Which is a bummer. I’m reviewing this beer a little late in its life cycle-which might have something to do with it? But it’s not good at this point and I think it may have gone stale. Because I don’t remember it tasting like this for the previous 40 bottles I was able to sip on.

This beer also seems to improve as it warms up; the dusty quality diminishes.
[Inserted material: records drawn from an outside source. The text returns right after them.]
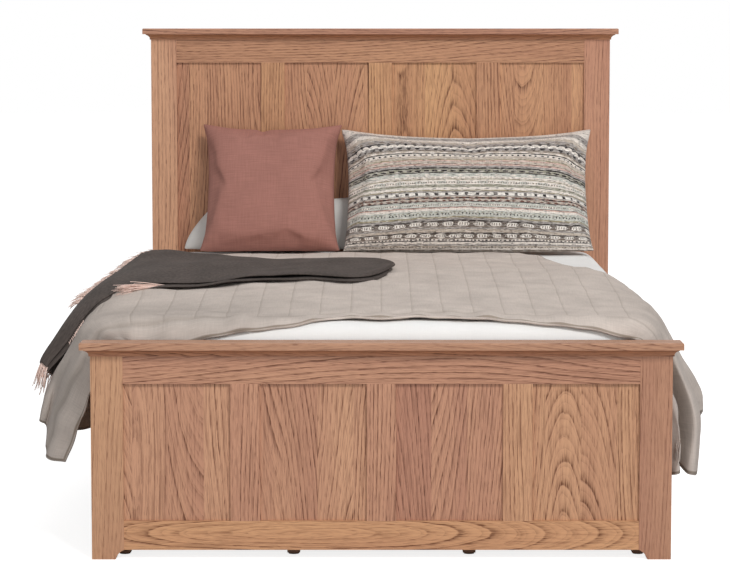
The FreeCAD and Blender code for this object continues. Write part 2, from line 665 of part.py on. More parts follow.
def quilt_section(share):
    """The closed outline of the quilt across the bed at one share of its length."""
    y = MATTRESS_FOOT_Y + QUILT_FROM_FOOT + QUILT_LENGTH * share
    outline = {}
    for inset in (0, QUILT_THICKNESS):
        for side in SIDES.values():
            outline[inset, side] = [Vector(side * out, y, height)
                                    for out, height in quilt_side(side, share, inset)]
    edges = []
    for inset in (0, QUILT_THICKNESS):
        for side in SIDES.values():
            hem, foot, middle, top = outline[inset, side]
            edges.append(Part.makeLine(hem, foot))
            edges.append(Part.Arc(foot, middle, top).toShape())
        edges.append(Part.makeLine(outline[inset, -1][3], outline[inset, 1][3]))
    for side in SIDES.values():
        edges.append(Part.makeLine(outline[0, side][0], outline[QUILT_THICKNESS, side][0]))
    return Part.Wire(Part.__sortEdges__(edges))


def quilt():
    steps = QUILT_FOLDS * QUILT_SECTIONS_PER_FOLD
    return Part.makeLoft([quilt_section(number / steps) for number in range(steps + 1)], True, False)


# ---- throw: laid across the bed and hung over its left side ----
def throw_stations():
    """Along the throw: (x, z) under its lower face, its normal's lean, middle y and width.

    It lies flat, follows the quilt's rounded shoulder, then hangs along the outermost fold."""
    flat = QUILT_TOP + CLOTH_CLEARANCE
    radius = QUILT_SHOULDER_RADIUS + CLOTH_CLEARANCE
    foot_out, foot_height = quilt_side(-1, 0, 0)[1]
    centre_out = quilt_side(-1, 0, 0)[3][0]
    centre_height = QUILT_TOP - QUILT_SHOULDER_RADIUS
    hem_out = MATTRESS_WIDTH / 2 + QUILT_LEFT_FLARE + QUILT_FOLD_DEPTH
    slope = math.atan2(foot_height - QUILT_HEM_HEIGHT - QUILT_HEM_RISE, hem_out - foot_out)
    end_out = foot_out + (foot_height - THROW_HEM_HEIGHT) / math.tan(slope)
    middle_y = FOOT_FACE_Y + THROW_FROM_FACE
    stations = [(THROW_END_X, flat, 0.0, middle_y, THROW_END_WIDTH),
                (THROW_END_X - 60, flat, 0.0, middle_y, THROW_WIDTH - 50),
                (-centre_out * 0.55, flat, 0.0, middle_y, THROW_WIDTH),
                (-centre_out, flat, 0.0, middle_y - 110, THROW_WIDTH)]
    final_turn = math.radians(90 - QUILT_SHOULDER_FOOT)
    for number in range(1, THROW_SHOULDER_STEPS + 1):
        share = number / THROW_SHOULDER_STEPS
        turn = final_turn * share
        stations.append((-(centre_out + radius * math.sin(turn)), centre_height + radius * math.cos(turn),
                         min(turn, slope), middle_y - 110 - 220 * share, THROW_WIDTH - 110 * share))
    stations.append((-end_out, THROW_HEM_HEIGHT, slope, middle_y - 620, THROW_HEM_WIDTH))
    return stations


def throw_section(station, lift, thickness):
    x, z, lean, middle_y, width = station
    normal = Vector(-math.sin(lean), 0, math.cos(lean))
    low = Vector(x, middle_y, z) + normal * lift
    high = low + normal * thickness
    side = Vector(0, width / 2, 0)
    return Part.makePolygon([low - side, low + side, high + side, high - side, low - side])


def throw():
    wires = [throw_section(station, THROW_LIFT, THROW_THICKNESS) for station in throw_stations()]
    return Part.makeLoft(wires, True, True)


def throw_fringe():
    """Thin combed yarn ends below the hanging end of the throw."""
    last = throw_stations()[-1]
    before = throw_stations()[-2]
    step = Vector(last[0] - before[0], last[3] - before[3], last[1] - before[1])
    step.normalize()
    end = (last[0] + step.x * FRINGE_LENGTH, last[1] + step.z * FRINGE_LENGTH, last[2],
           last[3] + step.y * FRINGE_LENGTH, last[4])
    lift = THROW_LIFT + (THROW_THICKNESS - FRINGE_THICKNESS) / 2
    return Part.makeLoft([throw_section(last, lift, FRINGE_THICKNESS),
                          throw_section(end, lift, FRINGE_THICKNESS)], True, True)


# ---- pillows: a seam outline whose sides draw in between the corners, swelling to a rounded middle ----
def pillow_outline(width, height, share, offset, draw_in, sag):
    """Four arcs through the corners, at a share of the full size and a distance off the seam plane."""
    half_width = width / 2 * share
    half_height = height / 2 * share
    corners = [Vector(x * half_width, offset, z * half_height)
               for x, z in ((-1, -1), (1, -1), (1, 1), (-1, 1))]
    edges = []
    for number, corner in enumerate(corners):
        following = corners[(number + 1) % 4]
        middle = (corner + following) * 0.5
        inward = middle * (-1 / middle.Length)
        inward = Vector(round(inward.x), 0, round(inward.z))
        edges.append(Part.Arc(corner, middle + inward * draw_in, following).toShape())
    outline = Part.Wire(edges)
    outline.translate(Vector(0, 0, -sag))
    return outline


def pillow(width, height, thickness, draw_in):
    """Outlines shrink from the seam to each face while the height over the seam plane grows.

    The filling settles, so the outlines nearer the middle of a face also sit lower."""
    wires = []
    for direction, order in ((-1, PILLOW_LAYERS), (1, PILLOW_LAYERS[-2::-1])):
        for share, rise in order:
            pull = draw_in * (2 * share - 1)
            wires.append(pillow_outline(width, height, share, direction * thickness / 2 * rise, pull,
                                        PILLOW_SAG * rise))
    return Part.makeLoft(wires, True, False)


def lean_back(shape, centre_x, lean):
    """Turns an upright pillow back and sets its lowest point on the sheet, well before the headboard."""
    shape.rotate(Vector(0, 0, 0), Vector(1, 0, 0), -lean)
    lowest = shape.optimalBoundingBox(True, False).ZMin
    shape.translate(Vector(centre_x, MATTRESS_HEAD_Y - MATTRESS_LENGTH / 3,
                           SHEET_TOP + CLOTH_CLEARANCE - lowest))
    return shape


def push_back(shape, stop):
    """Moves a pillow towards the head until only the cloth clearance is left before what stops it.

    A move by the gap itself can't pass the stop, so the gap closes step by step."""
    for _ in range(PUSH_STEPS):
        gap = shape.distToShape(stop)[0]
        if gap < 1.5 * CLOTH_CLEARANCE:
            break
        shape.translate(Vector(0, gap - CLOTH_CLEARANCE, 0))
    return shape


def headboard_stop():
    """The plane of the headboard's stiles, which the pillows lean on."""
    face_y = HEADBOARD.rail_face_y
    return block(-HALF_WIDTH, HALF_WIDTH, face_y, face_y + RAIL_THICKNESS, MATTRESS_TOP, HEAD_HEIGHT)


def pillows():
    """The plain pillow stands against the headboard, the cushion on it, the long pillow beside them."""
    plain = lean_back(pillow(PLAIN_PILLOW_WIDTH, PLAIN_PILLOW_HEIGHT, PLAIN_PILLOW_THICKNESS,
                             PLAIN_PILLOW_DRAW_IN), PLAIN_PILLOW_X, PLAIN_PILLOW_LEAN)
    plain = push_back(plain, headboard_stop())
    cushion = lean_back(pillow(CUSHION_SIZE, CUSHION_SIZE, CUSHION_THICKNESS, CUSHION_DRAW_IN),
                        CUSHION_X, CUSHION_LEAN)
    cushion = push_back(cushion, plain)
    long_pillow = lean_back(pillow(LONG_PILLOW_WIDTH, LONG_PILLOW_HEIGHT, LONG_PILLOW_THICKNESS,
                                   LONG_PILLOW_DRAW_IN), LONG_PILLOW_X, LONG_PILLOW_LEAN)
    long_pillow = push_back(long_pillow, headboard_stop())
    return {"plain_pillow": plain, "square_cushion": cushion, "long_pillow": long_pillow}


# ---- writing the nodes ----
HEADBOARD = Board("head", HEAD_FACE_Y, HEAD_HEIGHT, HEAD_TOP_RAIL_BOTTOM, HEAD_BOTTOM_RAIL_TOP,
                  HEAD_BOTTOM_RAIL_BOTTOM, False)
FOOTBOARD = Board("foot", FOOT_FACE_Y, FOOT_HEIGHT, FOOT_TOP_RAIL_BOTTOM, FOOT_BOTTOM_RAIL_TOP,
                  FOOT_BOTTOM_RAIL_BOTTOM, True)
HOOK_SETS = [HookSet(board, side) for board in (HEADBOARD, FOOTBOARD) for side in SIDES.values()]


def write_board(board):
    for word, side in SIDES.items():
        save(f"{board.name}_post_{word}", [post(board, side)])
    for word, edges in board.rails().items():
        save(f"{board.name}_{word}", [board_rail(board, edges)])
    for number, centre in enumerate(board.stile_centres(), 1):
        save(f"{board.name}_stile_{number}", [stile(board, centre)])
    for number in range(PANEL_COUNT):
        save(f"{board.name}_panel_{number + 1}", [panel(board, number)])
    save(f"{board.name}_cap", [cap(board)])
    save(f"{board.name}_cove_front", [cove_front(board)])
    save(f"{board.name}_cove_returns", [cove_return(board, side) for side in SIDES.values()])
    save(f"{board.name}_cap_dowels", cap_dowels(board))


def write_base():
    for word, side in SIDES.items():
        save(f"side_rail_{word}", [side_rail(side)])
        save(f"cleat_{word}", [cleat(side)])
        save(f"joist_{word}", [joist(side)])
    for number, centre_y in enumerate(bearer_places(), 1):
        save(f"bearer_{number}", [bearer(centre_y)])
        save(f"bearer_legs_{number}", bearer_legs(centre_y))
    save("leg_glides", leg_glides())
    save("slats", slats())
    save("slat_tapes", slat_tapes())
    save("post_hook_plates", [hook.post_plate() for hook in HOOK_SETS])
    save("rail_hook_plates", [hook.rail_plate() for hook in HOOK_SETS])
    screws = [screw for hook in HOOK_SETS for screw in hook.screw(0, 1) + hook.screw(-END_PLAY, -1)]
    save("hook_plate_screws", screws)
    save("cleat_screws", [screw for side in SIDES.values() for screw in cleat_screws(side)])


def write_bedding():
    save("mattress", [mattress()])
    save("fitted_sheet", [fitted_sheet()])
    save("quilt", [quilt()])
    save("throw", [throw()])
    save("throw_fringe", [throw_fringe()])
    for name, shape in pillows().items():
        save(name, [shape])


os.makedirs("parts", exist_ok=True)
write_board(HEADBOARD)
write_board(FOOTBOARD)
write_base()
write_bedding()
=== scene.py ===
"""Looks of the oak panel bed: finishes of boards and metal, bedding, light and camera, in metres."""

import logging
import math
from dataclasses import dataclass, field
from enum import Enum
from typing import Any, Callable, Optional, Sequence, Union

import bpy
import numpy as np
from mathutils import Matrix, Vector


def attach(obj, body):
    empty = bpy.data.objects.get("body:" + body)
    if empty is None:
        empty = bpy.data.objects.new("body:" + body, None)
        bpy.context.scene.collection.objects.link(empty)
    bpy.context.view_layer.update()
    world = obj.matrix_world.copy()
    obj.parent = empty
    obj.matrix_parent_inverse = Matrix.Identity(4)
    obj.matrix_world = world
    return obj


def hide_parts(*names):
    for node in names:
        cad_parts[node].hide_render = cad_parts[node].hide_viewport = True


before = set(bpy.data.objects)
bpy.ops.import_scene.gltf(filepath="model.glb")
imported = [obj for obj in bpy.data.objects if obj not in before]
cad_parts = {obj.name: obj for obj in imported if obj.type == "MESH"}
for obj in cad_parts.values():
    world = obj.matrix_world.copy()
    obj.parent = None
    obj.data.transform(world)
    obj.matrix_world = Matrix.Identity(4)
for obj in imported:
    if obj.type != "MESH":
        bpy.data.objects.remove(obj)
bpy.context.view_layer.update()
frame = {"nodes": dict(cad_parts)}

log = logging.getLogger("panel_bed")

Array = np.ndarray
RGB = tuple[int, int, int]
XYZ = tuple[float, float, float]
Socket = bpy.types.NodeSocket
Shell = tuple[Array, Array, Array]
Material = bpy.types.Material
Piece = bpy.types.Object

CLOTH_UV = "cloth"  # the UV map of woven pieces, in metres of flat cloth
BORDER = "border"  # the distance of a vertex of the quilt to the edge of its cloth
QUILT_CELL = 0.088  # metres between the quilt's stitched lines
QUILT_BAND = 0.085  # and the width of its plain hem band

# ------------------------------------------------------------------ numbers


def linear(colour: Sequence[float], gain: float = 1.0) -> tuple[float, float, float, float]:
    """Turns a colour as the eye reads it into the light it stands for.

    Args:
        colour: red, green and blue, 0 to 255.
        gain: a factor on the result.

    Returns:
        Red, green, blue and alpha as linear values.
    """
    v = np.array(colour, float) / 255
    v = np.where(v <= 0.04045, v / 12.92, ((v + 0.055) / 1.055) ** 2.4) * gain
    return (float(v[0]), float(v[1]), float(v[2]), 1.0)


def ease(x: Array) -> Array:
    """Smooth step: 3t² − 2t³ with t held between 0 and 1."""
    t = np.clip(x, 0, 1)
    return t * t * (3 - 2 * t)


def curve(knots: Sequence[float], values: Array, at: Array, own: bool = False) -> Array:
    """Smooth curve through given values: a cubic between two of them, with slopes at both. The slope at each
    is that of the chord between its neighbours.

    Args:
        knots: rising positions.
        values: one row of values for each knot, the same at every place or its own, on the last axis but one.
        at: positions to read.
        own: whether every place has its own values.

    Returns:
        The values there, with the shape of `at` before that of one value.
    """
    k = np.asarray(knots, float)
    slope = np.gradient(values, k, axis=-2 if own else 0)
    i = np.clip(np.searchsorted(k, at, side="right") - 1, 0, len(k) - 2)
    wide = (...,) + (None,) * (1 if own else values.ndim - 1)
    h = (k[i + 1] - k[i])[wide]
    t = (at - k[i])[wide] / h

    def pick(rows: Array, number: Array) -> Array:
        """The rows of these numbers."""
        return np.take_along_axis(rows, number[..., None, None], -2)[..., 0, :] if own else rows[number]

    a, b, p, q = pick(values, i), pick(values, i + 1), h * pick(slope, i), h * pick(slope, i + 1)
    return a + t * (p + t * (3 * (b - a) - 2 * p - q + t * (2 * (a - b) + p + q)))


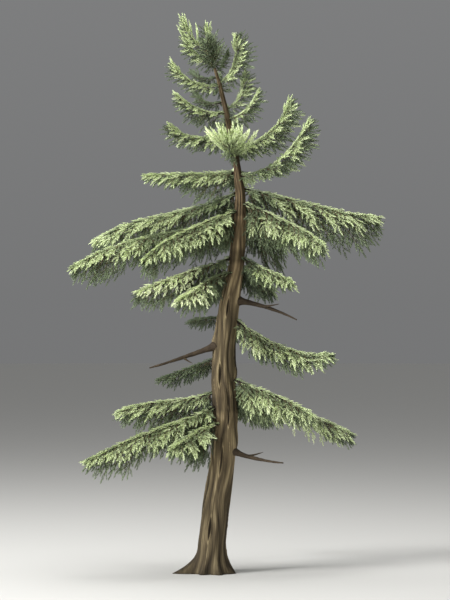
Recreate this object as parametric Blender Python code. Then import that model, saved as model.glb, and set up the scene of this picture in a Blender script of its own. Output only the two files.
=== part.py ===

But it isn’t one I’d be pleased to give to a stranger.

Brew date: 4/17/22

Steeping grains
3 lb True British Ale malt
5 lb Evergreen pale
.5 lb Eureka

Fermentables: 4 lb Extra Light Malt Extract

Hops: .34 oz Sultana & .5 oz Mt Hood @60

Added 1 tsp Gypsum to the water

Yeast: Imperial House (3rd use)

OG: 1.07

FG: 1.012

Bottled 5/1

ABV: 7.9%

Common Ales: Single Hill’s Adams

Single Hill's Adams Pilsner in a glass on table, next to a can of same

The Adams Pils from Single Hill has a flowery nose-something I wasn’t expecting at all!

The middle of the beer is all malt though, really highlighting the ingredients forming the backbone of the beer. I’m legit impressed with the spotlight this beer is able to shine on the malt.

The finish also leaves a nice hop bitterness; this Pilsner doesn’t evaporate, it actually offers a nice bite. It’s an easy beer to drink though-still plenty light to serve as a compliment to pub food, but great for a day on the porch, too.

Final note: I’ll be out Monday, so no post that day. Cheers!

Summer Series #8/Second Pint MS Water Fund

1st City Festbier from Oregon City in a glass on a table outside

It’s the best time of the year for beer.

That’s right, its festbier time! (Fresh hop ales are overrated. I said what I said.)

To that end I’ve got the 1st City Festbier from Oregon City at the Proper Pint, which is light, malty, and the kind of beer that I would consider having several pints of, if there weren’t so many other things too try.

Still, this beer: recommended. A little bready, malt forward but not cloying, it’s a treat to start the festbier season with.

Also, I got to pet a dog. Proper Pint is pretty dog friendly and a pooch moseyed his way up to me. After asking if I could pet that dog (it is always wise to ask if you can pet a dog) and getting the OK. this dog promptly got into my lap and licked my face while I pet him. He was a white and brown dog with a big pink nose and blue eyes. Adorable.

You know. That could be it. That’s the post. I got a nice beer. I pet a dog. The ingredients for a pretty good day are all but done. Or at least, an improved day, right? Hard to have a terrible day when you get to pet a dog.

Yeah. Let’s do that. Let’s pet a dog, enjoy this beer, and call it. Everybody gets to have a nice day, even me.

Today’s second pint goes to water funds to help people in Mississippi.

Make Up Yer Mind

I have been reading complaint after complaint about the saturation of IPAs in the market and how nobody produces anything else but IPAs.

And then this article comes along.

Well. Which is it?*

*It’s that larger craft breweries do have too many dang IPAs but smaller ones are expanding their styles and doing them well. Plus, the article has a nice overview and ways to appreciate the variety of lager styles available! So even if you’re not interested in the history, the last third of the article might be of interest.